Left to right: Julius Fromm’s three sons, Max, Edgar, and Herbert
,
with an unknown business associate of their father’s, in the
garden of the family’s villa in Berlin-Schlachtensee, ca. 1922

He was not overly eager to join the war effort, however: “Unfortunately I cannot carry out my wish to fight in the war against Russia as a volunteer, because my health has been problematic for some time. It would be my greatest source of pride, though, if I should someday have the privilege of seeing my two sons as strapping Prussian soldiers.” Of course at this point they were still children, ages seven and three, and their physical appearance did not mark them as outsiders. Max, the older of the two, had blond hair. Indeed, Julius’s own identity card, issued in 1918, listed his hair as blond, and his eyes as grayish blue.

Even so, the Royal Police President of Berlin rejected the application. His official statement read: “Politically, Fromm is beyond reproach. Our misgivings about his naturalization are based on the fact that he has neither a secure livelihood nor assets to his name.” In a handwritten note in the margin, an administrator in the aliens’ division put the group’s objections more bluntly: “Russian Jew without a secure livelihood, who cannot or will not serve in the military.” In any event, he was exempted from the tiresome duty of reporting regularly to the police as a “Russian.”

In 1919, Fromm again applied for citizenship, this time with a lawyer at his side. He now had “a well-established business,” had proved to be “a good taxpayer,” and underscored his sincere German loyalty during the war. He had become a “member of several charitable organizations for soldiers and veterans … donating money to the Red Cross on many occasions, and collecting gold coins for the patriotic cause.” In the accompanying application, Fromm moved back the date of his family’s immigration by three years, most likely to make it appear that he had spent more time attending school in Berlin. As a precaution, he added: “I
am unable to provide the exact date.” Apart from that, he filled out the form truthfully, stating: “I have not been supported by public welfare, I am a homeowner, and I support myself and my family as a self-sufficient businessman. My family’s annual income is about 25,000 marks.” In today’s terms, that would be about 250,000 euros.

Fromm’s business associates provided written character references. The Berlin branch manager of the Metzeler Rubber Factory stated, “I have come to know Mr. Fromm as a competent, prudent, and honest businessman, and I value his good patriotic attitude in particular, even though I know that he is a foreigner.” The business partners at Hatu Rubber Works in Erfurt supported him in similar language in 1920 and attested “that he promises to become a good German citizen.” The police voted in favor of naturalization and composed this statement: “The applicant has a rubber goods business at Lippehnerstrasse 23 and employs 12 people there. Moreover, he is the joint owner of an optician’s shop at Alexanderstrasse 71, with a staff of 6. On October 1 [1919], he moved his place of residence to Schlachtensee,
Rolandstrasse 4, where he lives in a single-family dwelling with 10 rooms. His economic situation is thoroughly in order.”
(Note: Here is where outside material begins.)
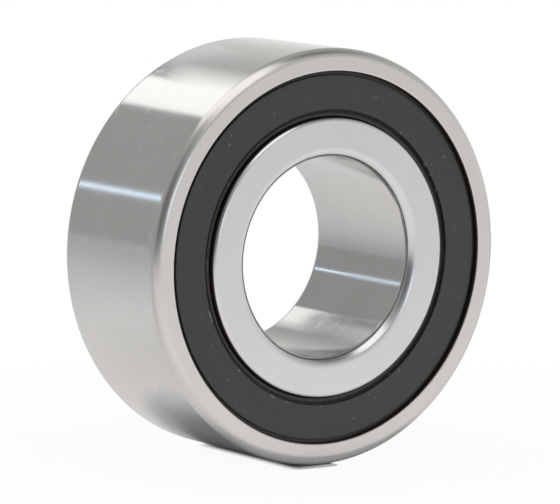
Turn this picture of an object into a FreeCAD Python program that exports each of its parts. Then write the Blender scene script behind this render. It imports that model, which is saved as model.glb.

Son Herbert in Julius Fromm’s automobile, ca. 1930

In July 1920, the chief administrative officer in Potsdam issued Fromm a certificate of naturalization. He was the first of his siblings to acquire German citizenship. This certificate read: “With the issuance of this document, the merchant Israel Fromm in Zehlendorf-West, born on March 4/February 20, 1893 in Konin (Russia), and his wife and children have acquired Prussian citizenship and have hence become German nationals.” Three years later, the district court of Berlin-Lichterfelde authorized him “to go by the first name ‘Julius’ instead of his original first name Israel.”